The majority concludes that since this Court had construed § 17a as empowering the circuit court to award child support in exceptional circumstances only until a "minor child” attained the age of "majority,” when the Legislature reduced the age of majority to eighteen the power of the circuit court to award child support beyond eighteen perforce came to an end.

Section 17a provides that "payment of such allowance for any such child after he attains that age,”7 eighteen, may be awarded in exceptional circumstances, thereby clearly indicating that the 1939 Legislature intended that a "minor child” is nevertheless a "child” for the purposes of the exceptional-circumstances clause beyond eighteen until twenty-one when, at the time § 17a was enacted, he would cease to be a "minor child.”

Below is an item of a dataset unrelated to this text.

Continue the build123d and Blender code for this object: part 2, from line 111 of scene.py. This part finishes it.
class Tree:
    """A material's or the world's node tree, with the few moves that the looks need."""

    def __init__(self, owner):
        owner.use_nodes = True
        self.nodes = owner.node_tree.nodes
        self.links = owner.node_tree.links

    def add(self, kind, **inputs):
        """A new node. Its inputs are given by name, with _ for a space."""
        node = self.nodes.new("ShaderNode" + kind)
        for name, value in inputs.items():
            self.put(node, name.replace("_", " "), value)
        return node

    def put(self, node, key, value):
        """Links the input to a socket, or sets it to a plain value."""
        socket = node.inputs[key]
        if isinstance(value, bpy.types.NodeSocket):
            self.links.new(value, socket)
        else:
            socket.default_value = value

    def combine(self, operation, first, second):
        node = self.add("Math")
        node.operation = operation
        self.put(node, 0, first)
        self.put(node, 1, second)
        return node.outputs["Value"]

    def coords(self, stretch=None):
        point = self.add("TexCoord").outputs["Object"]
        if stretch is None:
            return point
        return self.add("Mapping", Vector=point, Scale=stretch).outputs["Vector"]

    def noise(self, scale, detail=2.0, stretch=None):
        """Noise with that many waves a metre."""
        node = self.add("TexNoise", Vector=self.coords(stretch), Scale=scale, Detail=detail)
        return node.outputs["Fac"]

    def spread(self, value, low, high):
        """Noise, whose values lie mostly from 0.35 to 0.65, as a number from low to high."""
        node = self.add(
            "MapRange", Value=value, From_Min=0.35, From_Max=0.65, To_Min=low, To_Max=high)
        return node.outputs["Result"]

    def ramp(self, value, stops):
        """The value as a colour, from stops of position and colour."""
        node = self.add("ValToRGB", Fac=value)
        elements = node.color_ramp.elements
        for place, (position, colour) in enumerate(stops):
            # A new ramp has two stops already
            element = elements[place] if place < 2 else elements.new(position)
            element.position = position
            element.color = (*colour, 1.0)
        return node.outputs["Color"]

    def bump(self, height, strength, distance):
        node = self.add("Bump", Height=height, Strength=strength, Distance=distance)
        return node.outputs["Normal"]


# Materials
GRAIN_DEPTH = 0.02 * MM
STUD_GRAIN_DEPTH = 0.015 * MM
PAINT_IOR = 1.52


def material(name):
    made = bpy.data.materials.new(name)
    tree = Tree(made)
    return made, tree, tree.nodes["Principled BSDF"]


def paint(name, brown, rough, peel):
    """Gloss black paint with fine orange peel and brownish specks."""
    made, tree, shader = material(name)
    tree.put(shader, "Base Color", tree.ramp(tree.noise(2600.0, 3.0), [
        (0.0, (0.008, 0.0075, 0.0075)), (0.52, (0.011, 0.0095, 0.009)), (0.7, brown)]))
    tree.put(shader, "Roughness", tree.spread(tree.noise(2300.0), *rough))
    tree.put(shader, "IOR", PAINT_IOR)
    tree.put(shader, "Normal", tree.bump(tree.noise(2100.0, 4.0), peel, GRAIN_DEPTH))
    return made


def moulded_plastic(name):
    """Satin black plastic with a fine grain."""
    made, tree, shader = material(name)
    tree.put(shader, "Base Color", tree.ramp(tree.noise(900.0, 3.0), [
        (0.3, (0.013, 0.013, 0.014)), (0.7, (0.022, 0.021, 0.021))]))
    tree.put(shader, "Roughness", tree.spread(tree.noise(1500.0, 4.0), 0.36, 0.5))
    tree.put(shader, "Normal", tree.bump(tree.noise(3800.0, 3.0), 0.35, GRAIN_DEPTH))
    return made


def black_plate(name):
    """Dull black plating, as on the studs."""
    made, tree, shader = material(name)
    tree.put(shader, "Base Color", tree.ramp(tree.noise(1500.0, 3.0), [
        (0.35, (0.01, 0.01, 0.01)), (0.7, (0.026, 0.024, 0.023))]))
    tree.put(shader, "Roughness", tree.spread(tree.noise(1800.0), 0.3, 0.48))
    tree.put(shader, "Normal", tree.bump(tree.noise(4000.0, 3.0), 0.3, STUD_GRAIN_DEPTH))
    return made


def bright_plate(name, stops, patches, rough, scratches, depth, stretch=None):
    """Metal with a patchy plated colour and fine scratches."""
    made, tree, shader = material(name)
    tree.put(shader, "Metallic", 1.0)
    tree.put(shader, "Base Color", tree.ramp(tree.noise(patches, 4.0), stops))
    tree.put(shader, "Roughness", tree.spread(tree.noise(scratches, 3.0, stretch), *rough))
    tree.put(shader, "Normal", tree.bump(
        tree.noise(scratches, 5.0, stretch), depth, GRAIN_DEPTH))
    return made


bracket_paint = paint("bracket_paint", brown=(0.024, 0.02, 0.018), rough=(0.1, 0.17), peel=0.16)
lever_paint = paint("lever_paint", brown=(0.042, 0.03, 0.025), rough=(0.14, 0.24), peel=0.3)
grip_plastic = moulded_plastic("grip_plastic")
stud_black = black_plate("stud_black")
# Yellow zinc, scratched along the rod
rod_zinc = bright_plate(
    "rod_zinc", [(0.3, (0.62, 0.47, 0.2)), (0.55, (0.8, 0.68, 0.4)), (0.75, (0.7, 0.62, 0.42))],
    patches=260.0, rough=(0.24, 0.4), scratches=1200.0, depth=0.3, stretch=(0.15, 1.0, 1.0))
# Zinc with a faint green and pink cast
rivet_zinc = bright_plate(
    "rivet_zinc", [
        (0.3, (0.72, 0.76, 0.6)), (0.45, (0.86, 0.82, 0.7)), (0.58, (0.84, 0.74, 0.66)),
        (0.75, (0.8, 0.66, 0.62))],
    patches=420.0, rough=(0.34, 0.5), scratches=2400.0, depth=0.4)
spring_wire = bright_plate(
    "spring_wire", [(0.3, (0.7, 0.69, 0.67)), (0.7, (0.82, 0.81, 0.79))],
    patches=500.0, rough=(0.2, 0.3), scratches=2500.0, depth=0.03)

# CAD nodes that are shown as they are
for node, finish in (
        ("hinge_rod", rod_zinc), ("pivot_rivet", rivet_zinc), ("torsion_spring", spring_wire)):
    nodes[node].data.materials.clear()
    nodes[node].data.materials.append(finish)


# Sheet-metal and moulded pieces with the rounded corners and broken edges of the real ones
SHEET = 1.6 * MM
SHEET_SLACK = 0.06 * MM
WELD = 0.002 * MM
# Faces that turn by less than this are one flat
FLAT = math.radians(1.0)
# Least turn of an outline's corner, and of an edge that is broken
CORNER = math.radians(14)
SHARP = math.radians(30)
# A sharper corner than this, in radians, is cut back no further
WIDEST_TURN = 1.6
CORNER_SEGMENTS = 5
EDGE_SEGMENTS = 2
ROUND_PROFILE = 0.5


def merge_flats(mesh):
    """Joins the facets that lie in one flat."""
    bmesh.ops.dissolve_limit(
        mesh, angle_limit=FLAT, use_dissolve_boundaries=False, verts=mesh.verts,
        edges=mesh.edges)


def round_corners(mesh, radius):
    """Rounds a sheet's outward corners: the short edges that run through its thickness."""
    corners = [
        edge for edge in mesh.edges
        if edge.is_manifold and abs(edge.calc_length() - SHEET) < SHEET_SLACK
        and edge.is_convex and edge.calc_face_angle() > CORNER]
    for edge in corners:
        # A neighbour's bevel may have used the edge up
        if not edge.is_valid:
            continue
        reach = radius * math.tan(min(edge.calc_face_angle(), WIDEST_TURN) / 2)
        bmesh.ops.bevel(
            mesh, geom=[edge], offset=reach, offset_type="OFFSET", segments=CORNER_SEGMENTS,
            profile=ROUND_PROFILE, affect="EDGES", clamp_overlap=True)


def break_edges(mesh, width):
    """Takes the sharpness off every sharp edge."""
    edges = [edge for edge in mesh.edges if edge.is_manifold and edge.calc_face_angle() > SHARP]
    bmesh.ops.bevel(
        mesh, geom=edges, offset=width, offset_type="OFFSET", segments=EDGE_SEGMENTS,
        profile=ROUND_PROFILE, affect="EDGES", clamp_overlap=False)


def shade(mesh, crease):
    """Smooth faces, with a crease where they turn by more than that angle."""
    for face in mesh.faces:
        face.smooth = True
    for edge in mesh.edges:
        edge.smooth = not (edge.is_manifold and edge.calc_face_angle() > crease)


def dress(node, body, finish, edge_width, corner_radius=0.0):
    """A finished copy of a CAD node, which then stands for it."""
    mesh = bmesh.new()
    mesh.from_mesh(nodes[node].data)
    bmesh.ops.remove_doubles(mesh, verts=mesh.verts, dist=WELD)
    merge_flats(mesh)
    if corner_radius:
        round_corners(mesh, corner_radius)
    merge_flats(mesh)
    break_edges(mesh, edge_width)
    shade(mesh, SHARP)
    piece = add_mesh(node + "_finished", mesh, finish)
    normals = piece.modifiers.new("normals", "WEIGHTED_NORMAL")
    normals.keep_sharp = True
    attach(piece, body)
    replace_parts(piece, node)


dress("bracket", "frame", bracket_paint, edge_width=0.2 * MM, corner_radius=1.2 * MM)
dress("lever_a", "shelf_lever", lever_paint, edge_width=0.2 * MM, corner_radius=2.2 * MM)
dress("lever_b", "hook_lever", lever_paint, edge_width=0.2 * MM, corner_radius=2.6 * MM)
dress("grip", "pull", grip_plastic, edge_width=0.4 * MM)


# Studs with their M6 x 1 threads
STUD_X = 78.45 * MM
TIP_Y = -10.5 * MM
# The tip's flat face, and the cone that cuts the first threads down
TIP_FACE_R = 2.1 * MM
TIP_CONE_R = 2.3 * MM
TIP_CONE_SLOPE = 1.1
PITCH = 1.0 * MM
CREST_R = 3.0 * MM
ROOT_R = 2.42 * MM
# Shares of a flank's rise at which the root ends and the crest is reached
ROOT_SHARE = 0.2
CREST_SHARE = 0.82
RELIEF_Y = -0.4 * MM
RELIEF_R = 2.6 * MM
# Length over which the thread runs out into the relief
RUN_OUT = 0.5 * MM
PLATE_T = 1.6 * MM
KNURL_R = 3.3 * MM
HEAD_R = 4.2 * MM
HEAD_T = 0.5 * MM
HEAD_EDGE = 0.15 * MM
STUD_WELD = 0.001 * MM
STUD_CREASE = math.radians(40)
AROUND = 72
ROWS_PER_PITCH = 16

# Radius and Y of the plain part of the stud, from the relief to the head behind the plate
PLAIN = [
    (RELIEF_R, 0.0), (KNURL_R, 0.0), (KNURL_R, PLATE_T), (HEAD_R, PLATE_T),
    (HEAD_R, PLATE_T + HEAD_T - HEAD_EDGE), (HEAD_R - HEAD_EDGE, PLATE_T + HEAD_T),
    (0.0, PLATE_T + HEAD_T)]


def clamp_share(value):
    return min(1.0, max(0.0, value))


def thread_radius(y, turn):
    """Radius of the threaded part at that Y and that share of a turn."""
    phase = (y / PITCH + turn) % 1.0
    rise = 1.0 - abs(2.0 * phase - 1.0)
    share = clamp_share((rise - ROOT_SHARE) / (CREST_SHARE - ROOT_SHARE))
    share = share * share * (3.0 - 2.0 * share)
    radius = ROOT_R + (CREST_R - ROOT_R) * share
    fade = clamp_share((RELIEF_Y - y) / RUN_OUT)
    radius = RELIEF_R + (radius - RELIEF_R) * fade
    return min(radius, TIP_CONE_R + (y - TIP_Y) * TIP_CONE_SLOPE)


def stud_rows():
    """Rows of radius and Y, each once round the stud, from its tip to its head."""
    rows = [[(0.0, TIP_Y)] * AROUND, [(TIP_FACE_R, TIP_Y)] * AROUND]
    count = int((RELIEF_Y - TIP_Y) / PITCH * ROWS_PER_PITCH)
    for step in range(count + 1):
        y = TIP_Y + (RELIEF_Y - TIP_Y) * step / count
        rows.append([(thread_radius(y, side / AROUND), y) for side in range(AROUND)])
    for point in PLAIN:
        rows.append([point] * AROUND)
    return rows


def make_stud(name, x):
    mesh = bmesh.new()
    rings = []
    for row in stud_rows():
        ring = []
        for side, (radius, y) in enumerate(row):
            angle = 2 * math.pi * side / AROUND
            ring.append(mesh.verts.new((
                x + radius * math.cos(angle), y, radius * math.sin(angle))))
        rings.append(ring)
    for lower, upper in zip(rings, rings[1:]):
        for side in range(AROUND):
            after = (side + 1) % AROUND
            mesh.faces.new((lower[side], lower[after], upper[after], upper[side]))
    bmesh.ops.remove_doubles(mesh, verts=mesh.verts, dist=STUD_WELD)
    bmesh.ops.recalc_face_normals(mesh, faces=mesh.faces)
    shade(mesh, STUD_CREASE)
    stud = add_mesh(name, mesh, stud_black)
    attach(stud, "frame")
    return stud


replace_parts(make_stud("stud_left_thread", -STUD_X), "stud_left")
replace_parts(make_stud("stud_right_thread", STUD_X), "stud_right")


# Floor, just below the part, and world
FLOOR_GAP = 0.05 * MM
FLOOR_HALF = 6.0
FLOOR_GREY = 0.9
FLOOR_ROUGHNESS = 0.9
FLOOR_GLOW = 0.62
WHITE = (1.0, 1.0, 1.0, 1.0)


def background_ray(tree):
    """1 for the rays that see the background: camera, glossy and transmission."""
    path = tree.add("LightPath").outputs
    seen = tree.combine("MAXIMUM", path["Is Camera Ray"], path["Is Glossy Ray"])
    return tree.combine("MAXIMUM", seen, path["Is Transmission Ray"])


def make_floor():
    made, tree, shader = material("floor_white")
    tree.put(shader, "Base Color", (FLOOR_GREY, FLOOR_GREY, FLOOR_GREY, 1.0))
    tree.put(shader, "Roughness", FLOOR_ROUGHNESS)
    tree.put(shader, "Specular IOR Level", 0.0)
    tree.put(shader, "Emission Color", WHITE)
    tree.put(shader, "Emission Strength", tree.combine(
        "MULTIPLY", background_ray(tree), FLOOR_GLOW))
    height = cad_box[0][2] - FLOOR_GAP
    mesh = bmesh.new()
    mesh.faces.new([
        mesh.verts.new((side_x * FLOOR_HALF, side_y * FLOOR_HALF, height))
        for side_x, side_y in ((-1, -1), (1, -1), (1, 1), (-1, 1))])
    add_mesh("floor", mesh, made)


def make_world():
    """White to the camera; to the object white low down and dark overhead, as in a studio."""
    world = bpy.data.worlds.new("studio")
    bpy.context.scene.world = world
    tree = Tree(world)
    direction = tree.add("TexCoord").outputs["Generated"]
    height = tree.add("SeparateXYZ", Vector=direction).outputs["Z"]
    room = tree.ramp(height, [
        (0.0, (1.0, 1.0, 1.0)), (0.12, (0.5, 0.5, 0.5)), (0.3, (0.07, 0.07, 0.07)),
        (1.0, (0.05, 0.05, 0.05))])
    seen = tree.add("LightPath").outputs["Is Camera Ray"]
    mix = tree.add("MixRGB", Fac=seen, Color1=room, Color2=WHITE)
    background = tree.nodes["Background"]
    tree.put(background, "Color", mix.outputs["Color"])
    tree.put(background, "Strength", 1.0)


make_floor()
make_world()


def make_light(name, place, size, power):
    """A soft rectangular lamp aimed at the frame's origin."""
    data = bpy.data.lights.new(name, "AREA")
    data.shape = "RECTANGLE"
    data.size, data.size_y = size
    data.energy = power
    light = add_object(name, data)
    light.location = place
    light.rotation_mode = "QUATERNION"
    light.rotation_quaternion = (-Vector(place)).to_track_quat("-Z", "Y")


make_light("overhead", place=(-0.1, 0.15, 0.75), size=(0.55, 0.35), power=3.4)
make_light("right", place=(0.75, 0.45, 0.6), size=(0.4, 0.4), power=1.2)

It is not suggested that the 1939 Legislature, when enacting § 17a, contemplated the possible subsequent enactment of legislation raising or lowering the age of majority and intended that whatever the age of majority might be from time to time would be the age beyond which child support could not be awarded. In Johnson and Titus, this Court concluded that the 1939 Legislature, in enacting in § 17a that child support might be contin*664ued in exceptional circumstances until arrival at majority, intended that support might in such a case be continued until the age, twenty-one, then the age of majority. By construction, there was thus read into § 17a the concept, expressed in Johnson and Titus, that child support could be awarded in exceptional circumstances beyond eighteen until, but not beyond, twenty-one.

It is contended that, in reducing the age of majority from twenty-one to eighteen, the 1971 Legislature repealed by implication the authority conferred in § 17a to award child support in exceptional circumstances until twenty-one. Clearly, child support is not a "duty], liability], responsibility],” or "legal capacity” of the child within the meaning of the Age of Majority Act.8 While child support might be a "right” of the child, the Age of Majority Act provides generally that rights theretofore acquired at twenty-one henceforth would be acquired at eighteen.

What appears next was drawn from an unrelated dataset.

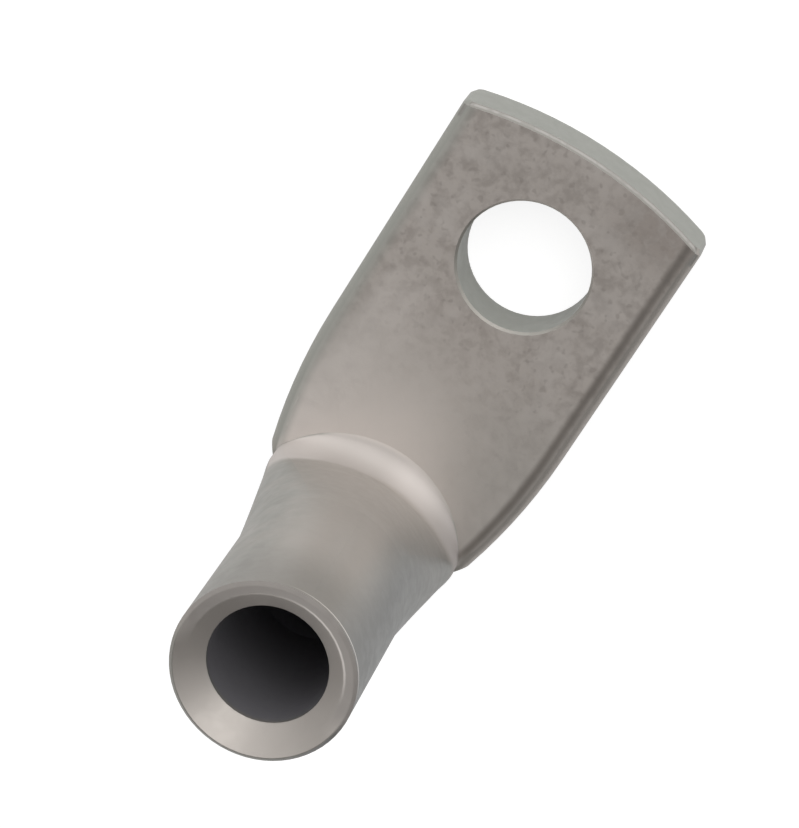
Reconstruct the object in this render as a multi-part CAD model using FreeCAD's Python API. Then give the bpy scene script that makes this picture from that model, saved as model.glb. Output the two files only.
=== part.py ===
"""Right-angled tubular cable lug: one piece of seamless copper tube, tinned.

One end of the tube is pressed flat into a palm with a stud hole. The tube is bent
up by ninety degrees behind the palm, and its round end is the conductor barrel.

Frame, in millimetres: the origin is the centre of the stud hole on the contact
face, +X points to the palm's free end and +Z points up along the barrel.
"""
import FreeCAD
import Part
import math
import os

from FreeCAD import Vector

# Palm
palm_width = 13.3
palm_thickness = 2.9           # two tube walls pressed together
stud_hole_diameter = 6.5
end_distance = 6.35            # stud hole centre to the crown of the free end
end_crown_radius = 22.0
side_edge_radius = 0.6         # rounding that the fold leaves along both long sides
end_edge_break = 0.2           # round the sheared free end
hole_edge_break = 0.12

# Heel, where the palm runs under the barrel
shoulder_length = 8.4          # from the full palm width back to the heel corner
heel_narrowing = 1.2           # drawn in on each side over the shoulder
heel_setback = 1.8             # heel corner behind the barrel axis
heel_radius = 2.6              # outer bend, seen from the side
heel_flare = 40.0              # degrees at which its ends run out to both sides

# Barrel
barrel_distance = 14.0         # stud hole centre to the barrel axis
barrel_diameter = 8.4
bore_diameter = 5.5
barrel_height = 25.5           # contact face to the mouth
round_length = 10.5            # still round below the mouth, where it is crimped
funnel_diameter = 8.0          # countersink that leads the strands in
funnel_depth = 0.95
mouth_edge_break = 0.15

# Squeezed stretch between the round barrel and the bend
front_setback = 2.8            # how far the front wall is pushed back at the bend
fold_setback = 0.9             # side folds behind the barrel axis
fold_spread = 1.05             # side folds outside the barrel radius
fold_radius = 0.9
inner_fold_radius = 0.22       # the same folds on the inside of the tube
squeeze_ease = 1.1             # 1 is a straight taper, more starts it softer
squeeze_stations = 6
bend_radius = 1.3              # inner bend, between the palm and the front wall
bend_turns = (30, 60, 85)      # degrees at which the inner bend has a section
throat_height = 2.2            # where the cavity closes, above the contact face
throat_gap = 0.5
throat_bulge = 0.05            # what is left of the slit's roundness

# Worked out from the sizes above
palm_half = palm_width / 2
barrel_radius = barrel_diameter / 2
bore_radius = bore_diameter / 2
wall = barrel_radius - bore_radius
barrel_x = -barrel_distance
back_x = barrel_x - barrel_radius
round_z = barrel_height - round_length
bend_z = palm_thickness + bend_radius
fold_x = barrel_x - fold_setback
fold_half = barrel_radius + fold_spread
front_depth = barrel_radius + fold_setback - front_setback
back_depth = barrel_radius - fold_setback
overlap = 1.0                  # how far a cutting shape stands outside the metal
tolerance = 1e-6


def side_angle(depth, half_width, corner_radius):
    """Angle at which a broad face of an oval meets its rounded side."""
    return 2 * math.atan2(depth - corner_radius, half_width - corner_radius)


front_angle = side_angle(front_depth, fold_half, fold_radius)
back_angle = side_angle(back_depth, fold_half, fold_radius)


def oval(x, z, half_width, corner_radius, turn_front, turn_back):
    """Closed level section of four tangent arcs: front face, side, back face, side.

    x is where both rounded sides have their centres, and each turn is the angle
    between the middle of a broad face and the point where the side takes over.
    """
    reach = half_width - corner_radius

    def on_side(side, angle):
        return Vector(x + corner_radius * math.cos(angle),
                      side * (reach + corner_radius * math.sin(angle)), z)

    def middle(turn):
        return corner_radius + reach * math.tan(turn / 2)

    right_front = on_side(-1, turn_front)
    left_front = on_side(1, turn_front)
    left_back = on_side(1, math.pi - turn_back)
    right_back = on_side(-1, math.pi - turn_back)
    front_middle = Vector(x + middle(turn_front), 0, z)
    back_middle = Vector(x - middle(turn_back), 0, z)
    return Part.Wire([
        Part.Arc(right_front, front_middle, left_front).toShape(),
        Part.Arc(left_front, on_side(1, math.pi / 2), left_back).toShape(),
        Part.Arc(left_back, back_middle, right_back).toShape(),
        Part.Arc(right_back, on_side(-1, math.pi / 2), right_front).toShape(),
    ])


def squeeze_at(down):
    """Half width, side radius and side position, from round (0) to squeezed (1).

    The back wall stays in line with the barrel, and only the front comes in.
    """
    share = down ** squeeze_ease
    half_width = barrel_radius + fold_spread * share
    corner_radius = barrel_radius - (barrel_radius - fold_radius) * share
    reach = half_width - corner_radius
    x = back_x + corner_radius + reach * math.tan(back_angle / 2)
    return half_width, corner_radius, x


def squeeze_height(down):
    return round_z + (bend_z - round_z) * down


def tube_outside():
    """Squeezed stretch of the tube, and the inner bend that spreads on to the palm."""
    sections = []
    for i in range(squeeze_stations + 1):
        down = i / squeeze_stations
        half_width, corner_radius, x = squeeze_at(down)
        sections.append(oval(x, squeeze_height(down), half_width, corner_radius,
                             front_angle, back_angle))
    for degrees in bend_turns:
        turn = math.radians(degrees)
        depth = front_depth + bend_radius * (1 - math.cos(turn))
        z = palm_thickness + bend_radius * (1 - math.sin(turn))
        sections.append(oval(x, z, fold_half, fold_radius,
                             side_angle(depth, fold_half, fold_radius), back_angle))
    skirt = Part.makeLoft(sections, True, False, False, 3)
    foot = Part.Face(sections[-1]).extrude(Vector(0, 0, -side_edge_radius))
    return [skirt, foot]


def barrel():
    """Round end of the tube, with its outer edge broken at the mouth."""
    turned = Part.makePolygon([
        Vector(0, 0, round_z),
        Vector(barrel_radius, 0, round_z),
        Vector(barrel_radius, 0, barrel_height - mouth_edge_break),
        Vector(barrel_radius - mouth_edge_break, 0, barrel_height),
        Vector(0, 0, barrel_height),
        Vector(0, 0, round_z),
    ])
    body = Part.Face(turned).revolve(Vector(0, 0, 0), Vector(0, 0, 1), 360)
    body.translate(Vector(barrel_x, 0, 0))
    return body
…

The language employed does not appear to reduce the rights of a person who is eighteen but who has not yet reached twenty-one. The Age of Majority Act does not appear to concern, or have as its purpose reducing, rights acquired at or before birth, but rather accelerating the age of acquisition of rights theretofore not acquired until twenty-one. Nor has our attention been directed to anything in the history of the enactment of the Age of Majority Act that justifies the majority’s conclusion that the 1971 Legislature intended that the exceptional-circumstances clause of § 17a — not concerning a right theretofore acquired at twenty-one nor enumerated in the list of acts "superseded” — be repealed by implication.

There are two other straws in the wind. The *665Child Custody Act9 was amended in 198010 by deleting the "exceptional-circumstances” clause from § 7(1) of the act.11 The Family Support Act12 continues to provide, however, that in "unusual circumstances, the court may order support for the child after the child reaches 18 years of age and until he or she reaches 21 years of age, or until the further order of the court.”13 The failure to amend the Family Support Act in the manner in which the Child Custody Act was amended dissuades me from deducing legislative intent, operative in the construction of § 17a, on the basis of the amendment of the Child Support Act._

1971 PA 79, adding MCL 722.52; MSA 25.244(52).

1939 PA 255, adding § 17a to the Revised Statutes 1846, ch 84, as amended, concerning divorce. The age was changed from seventeen to eighteen by 1970 PA 543. MCL 552.17a; MSA 25.97(1).

Later changed to "either parent” by 1970 PA 182.

See n 2.

1971 PA 79, adding MCL 722.52; MSA 25.244(52).

MCL 722.53; MSA 255.244(53). The enumeration includes sections of "public acts” as well as "public acts.”

See n 2 and accompanying text.

See n 5 and accompanying text.

MCL 722.21 et seq.; MSA 25.312(1) et seq.

1980 PA 161.

MCL 722.27(1); MSA 25.312(7X1). See ns 10 and 11 of the lead opinion, ante, pp 6Í4-615.

MCL 552.451 et seq.; MSA 25.222(1) et seq.

MCL 552.452(1); MSA 25.222(2). The substance of the quoted words were added by 1970 PA 153.